Sting has centre stage in my head at the moment: But unlike his Englishman in New York, for the first time since 1994, I feel like an alien in my own country. And it’s not a comfortable feeling.
For the past several weeks, we’ve been living in a kind of ‘limboland’ while the powers that be and Nelson Mandela’s family members (a group that appears to increase in number on a daily basis), try to agree on the time and manner of his death. It is undignified, distressing, confusing and even somewhat primitive.
Word ‘on the ground’, coming from housemaids, taxi-commuters, phone-in radio stations etc, varies and rumours abound: Last week the general consensus suggested that he could not be released until after the Obamas visit; as if it would be a horrible inconvenience to have to deal with it then. As if we should have that choice. Some believe Mandela is being ‘kept alive’ until his 95th birthday on the 18th of July and it seems plans are in place to celebrate that day; others believe he has in fact already died but that his death will be announced only on his birthday, while the newspapers implied that until the bodies of his children had been exhumed and reburied in their original graves in his village of Qunu he would not be allowed to die. This has now been done. And of course the ancestral spirits must be in complete agreement too. In households like ours, the feeling is that he is being kept alive on life support for reasons we cannot fathom. Wherever the truth lies, the whole situation has taken on a contrived and farcical nature completely at odds with the man himself and all he stood for.

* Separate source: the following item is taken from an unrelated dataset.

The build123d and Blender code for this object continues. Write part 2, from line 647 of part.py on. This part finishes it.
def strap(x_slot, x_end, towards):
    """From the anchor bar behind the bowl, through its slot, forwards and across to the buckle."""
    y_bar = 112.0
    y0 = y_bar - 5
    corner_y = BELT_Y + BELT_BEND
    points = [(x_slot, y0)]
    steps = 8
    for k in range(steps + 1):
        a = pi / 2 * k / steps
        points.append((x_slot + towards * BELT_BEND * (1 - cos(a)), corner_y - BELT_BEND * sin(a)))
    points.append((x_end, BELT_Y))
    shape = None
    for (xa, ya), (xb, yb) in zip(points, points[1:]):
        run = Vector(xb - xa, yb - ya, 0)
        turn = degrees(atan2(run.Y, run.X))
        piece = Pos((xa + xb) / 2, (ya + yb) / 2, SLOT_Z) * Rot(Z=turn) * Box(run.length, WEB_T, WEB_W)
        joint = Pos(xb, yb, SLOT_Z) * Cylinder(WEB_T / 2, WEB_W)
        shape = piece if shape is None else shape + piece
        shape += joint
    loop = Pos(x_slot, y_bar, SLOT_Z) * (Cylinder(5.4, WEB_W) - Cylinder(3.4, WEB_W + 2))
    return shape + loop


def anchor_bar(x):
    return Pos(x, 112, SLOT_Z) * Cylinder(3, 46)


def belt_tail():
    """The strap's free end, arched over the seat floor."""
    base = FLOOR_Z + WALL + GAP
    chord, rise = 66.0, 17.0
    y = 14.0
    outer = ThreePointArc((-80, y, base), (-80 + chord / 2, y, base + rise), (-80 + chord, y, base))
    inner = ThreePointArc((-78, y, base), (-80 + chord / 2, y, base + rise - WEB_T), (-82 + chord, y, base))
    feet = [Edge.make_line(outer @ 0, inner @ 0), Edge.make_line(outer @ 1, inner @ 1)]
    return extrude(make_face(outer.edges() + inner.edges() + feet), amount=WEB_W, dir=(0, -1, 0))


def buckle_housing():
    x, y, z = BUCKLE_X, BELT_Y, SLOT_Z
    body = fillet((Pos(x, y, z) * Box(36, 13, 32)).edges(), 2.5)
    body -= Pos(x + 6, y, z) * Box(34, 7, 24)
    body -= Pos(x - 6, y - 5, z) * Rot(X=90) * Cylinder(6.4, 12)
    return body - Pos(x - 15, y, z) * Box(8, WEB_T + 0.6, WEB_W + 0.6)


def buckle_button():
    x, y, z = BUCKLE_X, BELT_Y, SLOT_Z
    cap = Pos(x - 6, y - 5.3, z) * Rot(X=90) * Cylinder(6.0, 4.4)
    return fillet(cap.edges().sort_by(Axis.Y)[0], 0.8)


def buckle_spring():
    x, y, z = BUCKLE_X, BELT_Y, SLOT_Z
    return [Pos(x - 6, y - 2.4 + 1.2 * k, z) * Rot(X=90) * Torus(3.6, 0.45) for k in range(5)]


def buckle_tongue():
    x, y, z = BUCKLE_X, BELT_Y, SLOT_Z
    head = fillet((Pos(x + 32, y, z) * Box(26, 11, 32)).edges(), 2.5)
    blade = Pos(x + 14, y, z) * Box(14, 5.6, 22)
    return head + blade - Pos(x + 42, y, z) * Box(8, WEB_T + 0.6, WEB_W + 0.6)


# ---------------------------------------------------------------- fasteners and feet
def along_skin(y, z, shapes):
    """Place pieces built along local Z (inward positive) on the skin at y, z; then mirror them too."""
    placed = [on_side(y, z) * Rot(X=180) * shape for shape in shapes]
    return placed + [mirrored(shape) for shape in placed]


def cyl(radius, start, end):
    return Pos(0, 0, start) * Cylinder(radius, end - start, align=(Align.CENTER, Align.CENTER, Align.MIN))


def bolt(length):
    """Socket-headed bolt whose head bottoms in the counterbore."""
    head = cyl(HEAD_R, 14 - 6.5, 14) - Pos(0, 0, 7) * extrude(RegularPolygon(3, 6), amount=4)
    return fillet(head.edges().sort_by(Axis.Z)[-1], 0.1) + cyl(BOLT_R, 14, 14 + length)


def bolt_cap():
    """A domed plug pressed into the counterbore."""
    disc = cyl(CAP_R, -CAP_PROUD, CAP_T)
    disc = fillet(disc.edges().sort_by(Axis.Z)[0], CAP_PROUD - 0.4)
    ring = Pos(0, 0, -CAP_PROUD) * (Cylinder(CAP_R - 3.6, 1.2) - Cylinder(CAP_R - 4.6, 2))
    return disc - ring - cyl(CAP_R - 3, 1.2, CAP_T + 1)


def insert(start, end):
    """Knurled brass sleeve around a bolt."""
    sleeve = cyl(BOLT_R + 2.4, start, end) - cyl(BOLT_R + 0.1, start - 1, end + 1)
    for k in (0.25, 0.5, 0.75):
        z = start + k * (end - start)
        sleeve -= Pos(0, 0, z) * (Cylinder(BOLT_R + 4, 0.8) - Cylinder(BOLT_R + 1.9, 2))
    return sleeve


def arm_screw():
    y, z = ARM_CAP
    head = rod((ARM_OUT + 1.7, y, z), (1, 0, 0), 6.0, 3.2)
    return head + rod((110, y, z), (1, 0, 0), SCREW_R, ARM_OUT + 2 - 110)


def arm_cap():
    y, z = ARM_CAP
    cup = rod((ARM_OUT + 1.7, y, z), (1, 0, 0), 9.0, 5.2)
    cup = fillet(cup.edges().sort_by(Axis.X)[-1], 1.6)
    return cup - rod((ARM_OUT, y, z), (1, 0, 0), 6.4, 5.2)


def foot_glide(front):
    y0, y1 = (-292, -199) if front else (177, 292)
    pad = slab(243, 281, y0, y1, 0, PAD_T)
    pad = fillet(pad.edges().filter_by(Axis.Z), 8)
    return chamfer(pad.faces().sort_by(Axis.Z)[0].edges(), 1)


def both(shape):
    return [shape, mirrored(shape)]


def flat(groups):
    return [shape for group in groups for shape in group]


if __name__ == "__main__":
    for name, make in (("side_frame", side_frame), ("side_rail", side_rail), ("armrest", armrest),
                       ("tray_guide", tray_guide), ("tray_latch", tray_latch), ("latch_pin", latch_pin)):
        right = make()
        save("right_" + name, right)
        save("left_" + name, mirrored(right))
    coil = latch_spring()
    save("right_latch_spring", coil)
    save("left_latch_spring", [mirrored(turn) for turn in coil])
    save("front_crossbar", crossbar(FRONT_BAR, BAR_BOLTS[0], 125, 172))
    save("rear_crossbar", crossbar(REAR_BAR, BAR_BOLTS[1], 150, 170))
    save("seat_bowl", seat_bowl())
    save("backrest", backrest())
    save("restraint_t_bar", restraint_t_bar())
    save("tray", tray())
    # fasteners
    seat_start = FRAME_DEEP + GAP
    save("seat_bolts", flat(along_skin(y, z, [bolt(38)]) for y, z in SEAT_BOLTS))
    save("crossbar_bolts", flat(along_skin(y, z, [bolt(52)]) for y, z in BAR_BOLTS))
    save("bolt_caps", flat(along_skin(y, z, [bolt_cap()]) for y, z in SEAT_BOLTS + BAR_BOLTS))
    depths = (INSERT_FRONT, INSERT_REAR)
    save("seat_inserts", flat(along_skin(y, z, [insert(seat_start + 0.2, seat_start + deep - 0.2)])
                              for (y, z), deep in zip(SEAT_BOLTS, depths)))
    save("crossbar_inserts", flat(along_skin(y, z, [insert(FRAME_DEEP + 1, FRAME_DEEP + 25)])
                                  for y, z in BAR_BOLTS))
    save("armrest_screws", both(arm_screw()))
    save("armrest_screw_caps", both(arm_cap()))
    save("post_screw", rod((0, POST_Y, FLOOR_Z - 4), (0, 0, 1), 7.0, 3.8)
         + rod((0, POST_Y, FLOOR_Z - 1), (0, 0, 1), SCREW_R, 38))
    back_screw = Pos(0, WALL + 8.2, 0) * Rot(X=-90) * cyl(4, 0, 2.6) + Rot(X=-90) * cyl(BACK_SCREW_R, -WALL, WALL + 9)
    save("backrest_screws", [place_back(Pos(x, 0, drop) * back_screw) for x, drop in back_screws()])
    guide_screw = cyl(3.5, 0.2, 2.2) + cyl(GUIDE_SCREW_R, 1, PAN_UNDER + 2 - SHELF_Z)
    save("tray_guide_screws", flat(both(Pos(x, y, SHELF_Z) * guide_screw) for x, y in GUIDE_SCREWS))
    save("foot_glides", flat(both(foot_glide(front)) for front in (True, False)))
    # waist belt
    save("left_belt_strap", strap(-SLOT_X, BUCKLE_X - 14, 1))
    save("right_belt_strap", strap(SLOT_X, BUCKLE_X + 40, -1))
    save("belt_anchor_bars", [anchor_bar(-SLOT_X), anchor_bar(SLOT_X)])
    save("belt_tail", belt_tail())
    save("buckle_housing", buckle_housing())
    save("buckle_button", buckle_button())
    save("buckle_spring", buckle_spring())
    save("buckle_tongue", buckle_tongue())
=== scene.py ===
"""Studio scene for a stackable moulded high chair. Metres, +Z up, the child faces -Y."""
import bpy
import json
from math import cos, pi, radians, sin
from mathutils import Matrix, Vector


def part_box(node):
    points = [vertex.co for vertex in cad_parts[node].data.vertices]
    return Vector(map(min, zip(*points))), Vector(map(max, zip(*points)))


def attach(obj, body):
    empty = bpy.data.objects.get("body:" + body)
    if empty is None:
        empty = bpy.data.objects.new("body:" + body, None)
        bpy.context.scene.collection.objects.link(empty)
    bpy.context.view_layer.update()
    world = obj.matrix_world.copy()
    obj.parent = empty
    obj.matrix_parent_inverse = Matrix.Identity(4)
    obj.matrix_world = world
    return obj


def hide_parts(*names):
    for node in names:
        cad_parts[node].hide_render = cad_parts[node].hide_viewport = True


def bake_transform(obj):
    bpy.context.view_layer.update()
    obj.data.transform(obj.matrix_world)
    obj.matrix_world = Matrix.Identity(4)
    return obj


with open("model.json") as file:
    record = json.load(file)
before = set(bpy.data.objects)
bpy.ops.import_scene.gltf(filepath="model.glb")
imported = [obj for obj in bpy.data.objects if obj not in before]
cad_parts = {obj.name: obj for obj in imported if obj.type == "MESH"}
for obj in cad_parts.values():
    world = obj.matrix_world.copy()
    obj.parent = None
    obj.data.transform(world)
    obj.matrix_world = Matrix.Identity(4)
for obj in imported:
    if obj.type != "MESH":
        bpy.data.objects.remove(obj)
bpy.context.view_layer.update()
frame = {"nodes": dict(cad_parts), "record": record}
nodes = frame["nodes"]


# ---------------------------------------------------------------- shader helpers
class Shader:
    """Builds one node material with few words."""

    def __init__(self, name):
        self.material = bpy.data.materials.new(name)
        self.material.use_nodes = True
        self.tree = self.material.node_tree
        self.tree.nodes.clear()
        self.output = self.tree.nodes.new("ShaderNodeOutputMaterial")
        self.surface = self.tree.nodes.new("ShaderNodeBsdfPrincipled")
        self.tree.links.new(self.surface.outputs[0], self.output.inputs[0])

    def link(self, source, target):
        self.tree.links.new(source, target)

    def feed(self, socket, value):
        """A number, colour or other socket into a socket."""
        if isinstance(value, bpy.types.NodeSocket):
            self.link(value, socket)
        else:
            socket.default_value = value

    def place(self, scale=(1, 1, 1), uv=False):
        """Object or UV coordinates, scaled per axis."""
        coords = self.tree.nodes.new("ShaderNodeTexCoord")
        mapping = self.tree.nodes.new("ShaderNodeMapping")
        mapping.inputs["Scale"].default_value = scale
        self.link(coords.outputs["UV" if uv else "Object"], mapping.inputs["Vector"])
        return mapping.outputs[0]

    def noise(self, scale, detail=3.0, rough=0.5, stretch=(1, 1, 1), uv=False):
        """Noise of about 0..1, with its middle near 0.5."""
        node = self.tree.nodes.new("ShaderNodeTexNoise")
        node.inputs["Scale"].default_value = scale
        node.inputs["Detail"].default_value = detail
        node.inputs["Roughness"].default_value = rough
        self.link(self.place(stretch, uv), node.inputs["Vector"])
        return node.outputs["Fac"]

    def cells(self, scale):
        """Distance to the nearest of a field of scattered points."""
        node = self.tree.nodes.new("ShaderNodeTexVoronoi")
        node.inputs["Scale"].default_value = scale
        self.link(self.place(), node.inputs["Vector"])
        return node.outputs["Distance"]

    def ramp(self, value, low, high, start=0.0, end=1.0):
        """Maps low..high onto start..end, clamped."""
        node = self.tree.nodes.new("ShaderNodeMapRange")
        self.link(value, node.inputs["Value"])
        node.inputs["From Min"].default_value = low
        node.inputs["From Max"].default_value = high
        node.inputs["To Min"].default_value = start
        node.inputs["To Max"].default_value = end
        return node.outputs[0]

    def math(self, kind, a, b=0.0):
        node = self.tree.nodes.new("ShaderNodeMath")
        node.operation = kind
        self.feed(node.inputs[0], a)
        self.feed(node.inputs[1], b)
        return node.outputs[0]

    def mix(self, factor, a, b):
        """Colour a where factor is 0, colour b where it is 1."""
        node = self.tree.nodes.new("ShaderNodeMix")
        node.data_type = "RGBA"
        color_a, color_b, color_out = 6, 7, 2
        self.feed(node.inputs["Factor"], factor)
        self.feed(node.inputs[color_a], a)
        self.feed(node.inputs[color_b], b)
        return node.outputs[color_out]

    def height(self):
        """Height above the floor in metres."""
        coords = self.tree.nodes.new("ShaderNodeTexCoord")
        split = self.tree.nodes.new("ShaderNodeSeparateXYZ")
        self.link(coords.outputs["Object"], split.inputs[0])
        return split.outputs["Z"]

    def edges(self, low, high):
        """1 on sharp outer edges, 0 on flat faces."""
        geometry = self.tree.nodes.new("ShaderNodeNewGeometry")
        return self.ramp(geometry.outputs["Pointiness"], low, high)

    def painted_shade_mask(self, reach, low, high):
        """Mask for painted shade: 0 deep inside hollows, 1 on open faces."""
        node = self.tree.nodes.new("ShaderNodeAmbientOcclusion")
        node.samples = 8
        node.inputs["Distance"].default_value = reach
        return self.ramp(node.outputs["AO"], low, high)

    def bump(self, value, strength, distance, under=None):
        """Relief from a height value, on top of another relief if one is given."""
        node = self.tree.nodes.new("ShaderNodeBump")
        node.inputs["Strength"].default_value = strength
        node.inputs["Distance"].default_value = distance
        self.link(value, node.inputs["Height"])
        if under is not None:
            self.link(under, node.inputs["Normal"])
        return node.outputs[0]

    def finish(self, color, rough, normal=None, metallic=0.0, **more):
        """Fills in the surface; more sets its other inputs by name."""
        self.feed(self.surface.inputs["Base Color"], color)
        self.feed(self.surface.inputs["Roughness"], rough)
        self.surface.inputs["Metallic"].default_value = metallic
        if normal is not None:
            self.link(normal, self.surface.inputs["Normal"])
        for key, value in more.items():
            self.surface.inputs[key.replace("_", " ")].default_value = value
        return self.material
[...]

The headline of The Star reports that he is in a ‘vegetative state’. For that perhaps we should be thankful as he will have no awareness of the soap-opera-like drama that has built up around him over the past few weeks.

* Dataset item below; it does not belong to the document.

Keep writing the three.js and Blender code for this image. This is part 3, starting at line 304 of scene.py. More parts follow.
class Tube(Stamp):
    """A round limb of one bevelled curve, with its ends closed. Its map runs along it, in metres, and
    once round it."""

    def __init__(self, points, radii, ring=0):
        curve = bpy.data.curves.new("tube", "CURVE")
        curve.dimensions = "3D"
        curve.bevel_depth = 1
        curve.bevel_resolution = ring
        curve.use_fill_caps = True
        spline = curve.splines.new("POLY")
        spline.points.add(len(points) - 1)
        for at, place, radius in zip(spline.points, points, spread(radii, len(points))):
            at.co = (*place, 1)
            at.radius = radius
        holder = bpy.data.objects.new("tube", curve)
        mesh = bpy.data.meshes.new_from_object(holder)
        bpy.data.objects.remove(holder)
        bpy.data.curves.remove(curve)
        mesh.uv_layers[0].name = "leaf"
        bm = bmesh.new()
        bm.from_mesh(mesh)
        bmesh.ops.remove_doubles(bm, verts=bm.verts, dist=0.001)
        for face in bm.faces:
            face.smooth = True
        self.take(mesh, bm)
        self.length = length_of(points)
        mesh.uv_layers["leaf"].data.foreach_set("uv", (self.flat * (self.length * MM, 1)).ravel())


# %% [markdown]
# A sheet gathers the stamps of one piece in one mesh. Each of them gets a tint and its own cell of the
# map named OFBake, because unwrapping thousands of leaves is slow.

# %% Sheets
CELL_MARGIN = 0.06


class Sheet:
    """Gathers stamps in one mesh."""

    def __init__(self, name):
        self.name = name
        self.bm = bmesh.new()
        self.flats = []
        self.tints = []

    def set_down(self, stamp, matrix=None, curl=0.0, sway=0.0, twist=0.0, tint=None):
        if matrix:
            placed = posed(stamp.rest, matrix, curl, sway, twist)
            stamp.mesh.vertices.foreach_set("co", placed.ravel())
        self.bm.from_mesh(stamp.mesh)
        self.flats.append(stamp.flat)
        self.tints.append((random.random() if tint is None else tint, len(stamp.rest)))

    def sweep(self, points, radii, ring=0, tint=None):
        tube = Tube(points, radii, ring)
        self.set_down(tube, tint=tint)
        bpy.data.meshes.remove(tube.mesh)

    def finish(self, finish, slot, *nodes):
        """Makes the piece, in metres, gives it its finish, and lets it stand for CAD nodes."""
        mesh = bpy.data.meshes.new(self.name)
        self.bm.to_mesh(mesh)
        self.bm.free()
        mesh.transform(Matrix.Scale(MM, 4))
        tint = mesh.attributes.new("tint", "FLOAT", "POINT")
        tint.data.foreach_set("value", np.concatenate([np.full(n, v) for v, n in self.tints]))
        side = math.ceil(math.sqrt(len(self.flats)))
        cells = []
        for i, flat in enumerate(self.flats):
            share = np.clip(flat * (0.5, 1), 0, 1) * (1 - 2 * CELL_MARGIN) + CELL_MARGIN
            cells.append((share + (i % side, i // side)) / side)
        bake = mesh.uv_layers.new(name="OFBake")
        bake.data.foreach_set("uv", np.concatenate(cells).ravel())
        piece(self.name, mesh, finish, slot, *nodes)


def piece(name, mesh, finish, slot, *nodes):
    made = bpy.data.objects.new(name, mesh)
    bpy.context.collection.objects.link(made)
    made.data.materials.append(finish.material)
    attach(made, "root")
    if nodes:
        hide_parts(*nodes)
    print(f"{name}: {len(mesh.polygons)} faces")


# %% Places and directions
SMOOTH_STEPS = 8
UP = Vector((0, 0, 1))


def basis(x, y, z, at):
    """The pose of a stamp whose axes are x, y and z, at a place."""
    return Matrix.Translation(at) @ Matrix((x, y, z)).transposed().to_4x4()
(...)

Also on the front page is finally, a (Jewish) voice of sanity rising above the wilderness of superstition, misinformation and fear that has prevailed for so long:
Thank you Rabbi Goldstein. If only this prayer could go viral, perhaps compassion, humility and honesty would triumph over the confusion and squabbling currently in force and clouding the most important issue of all: Let Mandela go in peace with the dignity he so deserves.